SklearnClassifierPipeline#

class SklearnClassifierPipeline(classifier, transformers)[source]#

Pipeline of transformers and a classifier.

The SklearnClassifierPipeline chains transformers and an single classifier.

Similar to ClassifierPipeline, but uses a tabular sklearn classifier.

The pipeline is constructed with a list of sktime transformers, plus a classifier,

i.e., transformers following the BaseTransformer interface, classifier follows the scikit-learn classifier interface.

The transformer list can be unnamed - a simple list of transformers -

or string named - a list of pairs of string, estimator.

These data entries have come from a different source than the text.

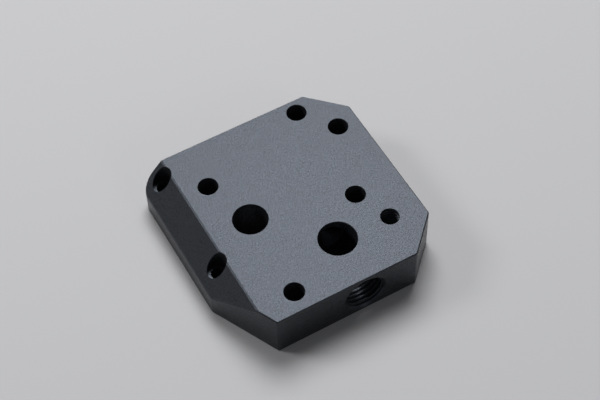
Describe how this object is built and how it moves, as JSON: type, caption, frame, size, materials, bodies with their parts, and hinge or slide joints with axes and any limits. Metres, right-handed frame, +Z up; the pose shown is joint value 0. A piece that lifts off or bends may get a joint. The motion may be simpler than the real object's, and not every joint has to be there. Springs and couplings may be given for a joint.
{
  "type": "machined mounting block",
  "caption": "Thin square block with cut corners and one bevelled edge, drilled for screws and a dowel, with a threaded side port that opens into a blind passage in the top face.",
  "frame": {"origin": "centre of the bounding box in plan, on the flat bottom face", "axes": "+Z up out of the top face; +X from the bevelled left face to the right face; +Y from the face with the side port to the back face"},
  "size_m": [0.0508, 0.0508, 0.012],
  "materials": {
    "mounting_block": "bead-blasted and anodised dark grey, matt"
  },
  "bodies": {
    "root": {"mounting_block": "mounting_block"}
  },
  "joints": []
}
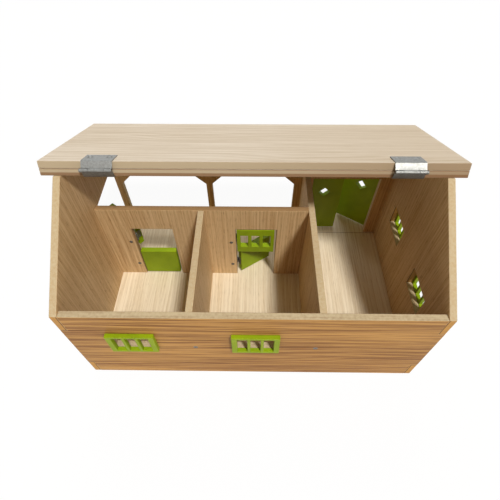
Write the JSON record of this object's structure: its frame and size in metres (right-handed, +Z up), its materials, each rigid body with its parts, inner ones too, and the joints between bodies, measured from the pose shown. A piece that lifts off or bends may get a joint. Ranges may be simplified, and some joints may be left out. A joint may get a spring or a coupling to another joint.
{
  "type": "toy barn",
  "caption": "Wooden toy barn with boxes, a store room and a porch, hinged half doors and store doors, barred windows, and a roof whose back half folds open.",
  "frame": {"origin": "middle of the base board's underside, under the middle of the base and apron", "axes": "+X along the back wall towards the store room, +Y from the back wall to the porch, +Z up"},
  "size_m": [0.51, 0.336, 0.2869],
  "materials": {
    "natural_board": "satin wood grain board",
    "green_board": "green satin paint on board",
    "steel": "bright zinc plated steel"
  },
  "bodies": {
    "barn": {"base_board": "natural_board", "back_wall": "natural_board", "left_side_wall": "natural_board", "right_side_wall": "natural_board", "box_partition": "natural_board", "store_partition": "natural_board", "box_front_wall": "natural_board", "front_panel": "natural_board", "front_roof": "natural_board", "back_window_left": "green_board", "back_window_right": "green_board", "side_window_rear": "green_board", "side_window_front": "green_board", "back_wall_screws": "steel", "left_roof_hinge_fixed_strap": "steel", "right_roof_hinge_fixed_strap": "steel", "roof_hinge_pins": "steel", "fixed_strap_screws": "steel", "left_upper_wall_leaf": "steel", "left_lower_wall_leaf": "steel", "right_upper_wall_leaf": "steel", "right_lower_wall_leaf": "steel", "wall_leaf_rivets": "steel", "door_hinge_pins": "steel", "store_left_top_wall_leaf": "steel", "store_left_bottom_wall_leaf": "steel", "store_right_top_wall_leaf": "steel", "store_right_bottom_wall_leaf": "steel", "store_wall_leaf_screws": "steel"},
    "roof_flap": {"roof_flap": "natural_board", "left_roof_hinge_flap_strap": "steel", "right_roof_hinge_flap_strap": "steel", "flap_strap_screws": "steel"},
    "left_upper_door": {"left_upper_door": "green_board", "left_upper_door_leaf": "steel", "left_upper_leaf_pins": "steel"},
    "left_lower_door": {"left_lower_door": "green_board", "left_lower_door_leaf": "steel", "left_lower_leaf_pins": "steel"},
    "right_upper_door": {"right_upper_door": "green_board", "right_upper_door_leaf": "steel", "right_upper_leaf_pins": "steel"},
    "right_lower_door": {"right_lower_door": "green_board", "right_lower_door_leaf": "steel", "right_lower_leaf_pins": "steel"},
    "store_left_door": {"store_left_door": "green_board", "store_left_top_door_leaf": "steel", "store_left_bottom_door_leaf": "steel", "store_left_leaf_pins": "steel"},
    "store_right_door": {"store_right_door": "green_board", "store_right_top_door_leaf": "steel", "store_right_bottom_door_leaf": "steel", "store_right_leaf_pins": "steel"}
  },
  "joints": [
    {"name": "roof_flap_hinge", "type": "hinge", "parent": "barn", "child": "roof_flap", "pos_m": [0, -0.02869, 0.27955], "axis": [1, 0, 0], "range_deg": [0, 236.7]},
    {"name": "left_upper_door_hinge", "type": "hinge", "parent": "barn", "child": "left_upper_door", "pos_m": [-0.1877, 0.0193, 0.10185], "axis": [0, 0, 1], "range_deg": [-143, 32]},
    {"name": "left_lower_door_hinge", "type": "hinge", "parent": "barn", "child": "left_lower_door", "pos_m": [-0.1877, 0.0193, 0.0444], "axis": [0, 0, 1], "range_deg": [0, 175]},
    {"name": "right_upper_door_hinge", "type": "hinge", "parent": "barn", "child": "right_upper_door", "pos_m": [-0.02735, 0.0193, 0.10185], "axis": [0, 0, 1], "range_deg": [0, 175]},
    {"name": "right_lower_door_hinge", "type": "hinge", "parent": "barn", "child": "right_lower_door", "pos_m": [-0.02735, 0.0193, 0.0444], "axis": [0, 0, 1], "range_deg": [-34, 141]},
    {"name": "store_left_door_hinge", "type": "hinge", "parent": "barn", "child": "store_left_door", "pos_m": [0.092, 0.1173, 0.0838], "axis": [0, 0, 1], "range_deg": [0, 100]},
    {"name": "store_right_door_hinge", "type": "hinge", "parent": "barn", "child": "store_right_door", "pos_m": [0.219, 0.1173, 0.0838], "axis": [0, 0, -1], "range_deg": [-34, 66]}
  ]
}
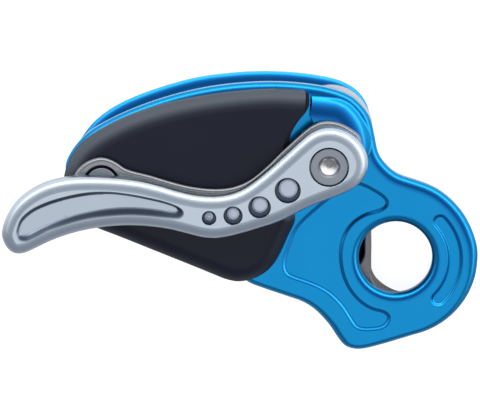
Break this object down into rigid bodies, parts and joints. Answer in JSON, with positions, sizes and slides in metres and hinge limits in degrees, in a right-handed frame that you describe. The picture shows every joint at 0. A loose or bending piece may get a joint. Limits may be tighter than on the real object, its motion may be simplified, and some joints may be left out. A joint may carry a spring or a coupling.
{
  "type": "assisted braking belay device",
  "caption": "Assisted braking belay device: two plates round a rope channel, a locking cam, a carabiner hole and a long curved release lever.",
  "frame": {"origin": "middle of the object's box, on the surface that the rear plate lies on", "axes": "+Z out of the front face towards the lever, +X from the lever's tip towards the carabiner hole, +Y towards the cam side"},
  "size_m": [0.1296, 0.0752, 0.0329],
  "materials": {
    "blue_anodised": "blue anodised forged aluminium, polished",
    "satin_alloy": "satin aluminium",
    "polished_steel": "polished stainless steel",
    "grey_steel": "machined steel",
    "dark_cover": "dark moulded nylon, satin",
    "bush_bronze": "bearing bronze",
    "guide_plastic": "black glass-filled nylon"
  },
  "bodies": {
    "frame": {"block_screw_1": "grey_steel", "block_screw_2": "grey_steel", "block_screw_3": "grey_steel", "bolt_washer": "grey_steel", "cam_spring": "polished_steel", "cam_stop_pin": "grey_steel", "clutch_spring": "polished_steel", "cover_screw_1": "grey_steel", "cover_screw_2": "grey_steel", "cover_screw_3": "grey_steel", "friction_block": "polished_steel", "front_cover": "dark_cover", "front_plate": "blue_anodised", "front_washer": "grey_steel", "guide_screw_1": "grey_steel", "guide_screw_2": "grey_steel", "lever_spring": "polished_steel", "main_axle": "grey_steel", "pivot_bolt": "grey_steel", "post_screw": "grey_steel", "rear_washer": "grey_steel", "rope_guide": "guide_plastic", "rope_post": "grey_steel"},
    "side_plate": {"rear_plate": "blue_anodised", "plate_bush": "bush_bronze"},
    "cam_group": {"cam": "polished_steel", "cam_bush": "bush_bronze", "drive_pin_1": "grey_steel", "drive_pin_2": "grey_steel", "clutch_disc": "grey_steel"},
    "lever": {"lever_arm": "polished_steel", "lever_hub": "grey_steel", "lever_grip": "satin_alloy", "eye_stud": "polished_steel", "detent_ball_1": "polished_steel", "detent_ball_2": "polished_steel", "detent_ball_3": "polished_steel"}
  },
  "joints": [
    {"name": "side_plate_swing", "type": "hinge", "parent": "frame", "child": "side_plate", "pos_m": [0.02369, 0.01624, 0], "axis": [0, 0, 1], "range_deg": [0, 110]},
    {"name": "cam_lock", "type": "hinge", "parent": "frame", "child": "cam_group", "pos_m": [0.02369, 0.01624, 0], "axis": [0, 0, 1], "range_deg": [-24, 0], "stiffness_Nm_per_rad": 0.02},
    {"name": "lever_release", "type": "hinge", "parent": "frame", "child": "lever", "pos_m": [0.02369, 0.01624, 0], "axis": [0, 0, 1], "range_deg": [0, 80], "stiffness_Nm_per_rad": 0.03}
  ]
}
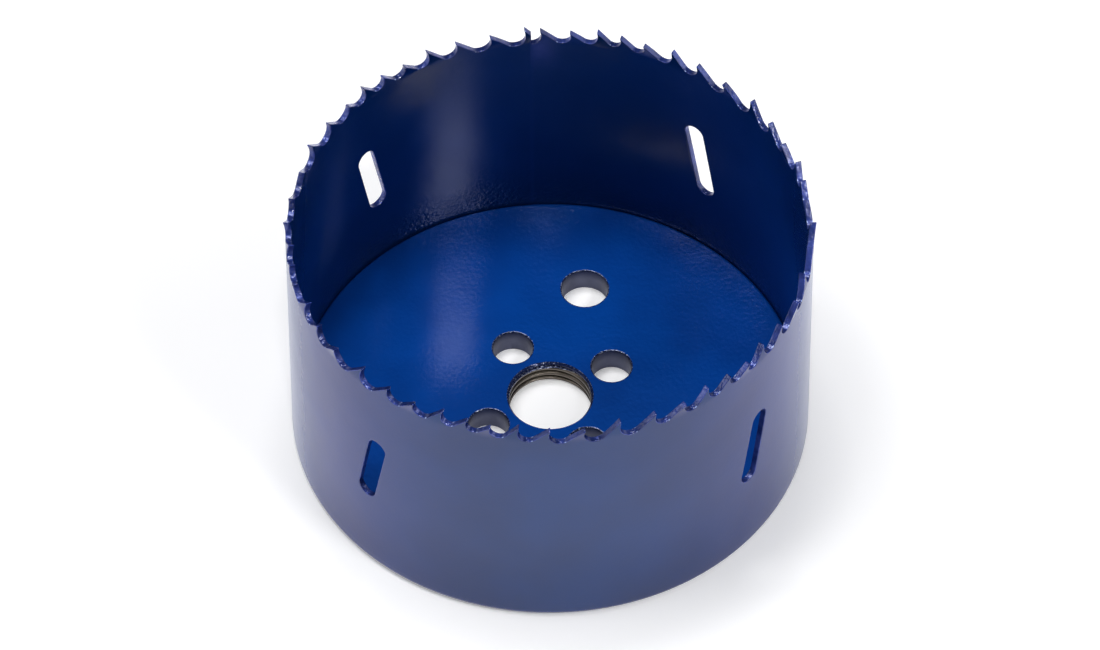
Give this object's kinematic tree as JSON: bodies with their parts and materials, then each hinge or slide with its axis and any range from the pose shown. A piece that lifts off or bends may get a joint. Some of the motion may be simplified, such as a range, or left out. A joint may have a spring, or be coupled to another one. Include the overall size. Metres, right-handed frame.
{
  "type": "hole saw",
  "caption": "Cup-shaped hole saw: a toothed steel ring with slanted slots, welded to a thick base plate with a threaded arbor bore and drive-pin holes.",
  "frame": {"origin": "centre of the underside of the base plate, on the arbor bore's axis", "axes": "+Z along the axis, from the base plate towards the teeth; the butt seam of the ring is near +Y; the teeth cut counter-clockwise seen from +Z"},
  "size_m": [0.092, 0.0915, 0.051],
  "materials": {
    "band": "gloss lacquer",
    "base_plate": "gloss lacquer, bare steel thread"
  },
  "bodies": {
    "root": {"band": "band", "base_plate": "base_plate"}
  },
  "joints": []
}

For a list of transformers trafo1, trafo2, …, trafoN and a classifier clf,

the pipeline behaves as follows:

fit(X, y) - changes styte by running trafo1.fit_transform on X,

them trafo2.fit_transform on the output of trafo1.fit_transform, etc sequentially, with trafo[i] receiving the output of trafo[i-1], and then running clf.fit with X the output of trafo[N] converted to numpy, and y identical with the input to self.fit. X is converted to numpyflat mtype if X is of Panel scitype; X is converted to numpy2D mtype if X is of Table scitype.

predict(X) - result is of executing trafo1.transform, trafo2.transform, etc

with trafo[i].transform input = output of trafo[i-1].transform, then running clf.predict on the numpy converted output of trafoN.transform, and returning the output of clf.predict. Output of trasfoN.transform is converted to numpy, as in fit.

predict_proba(X) - result is of executing trafo1.transform, trafo2.transform,

etc, with trafo[i].transform input = output of trafo[i-1].transform, then running clf.predict_proba on the output of trafoN.transform, and returning the output of clf.predict_proba. Output of trasfoN.transform is converted to numpy, as in fit.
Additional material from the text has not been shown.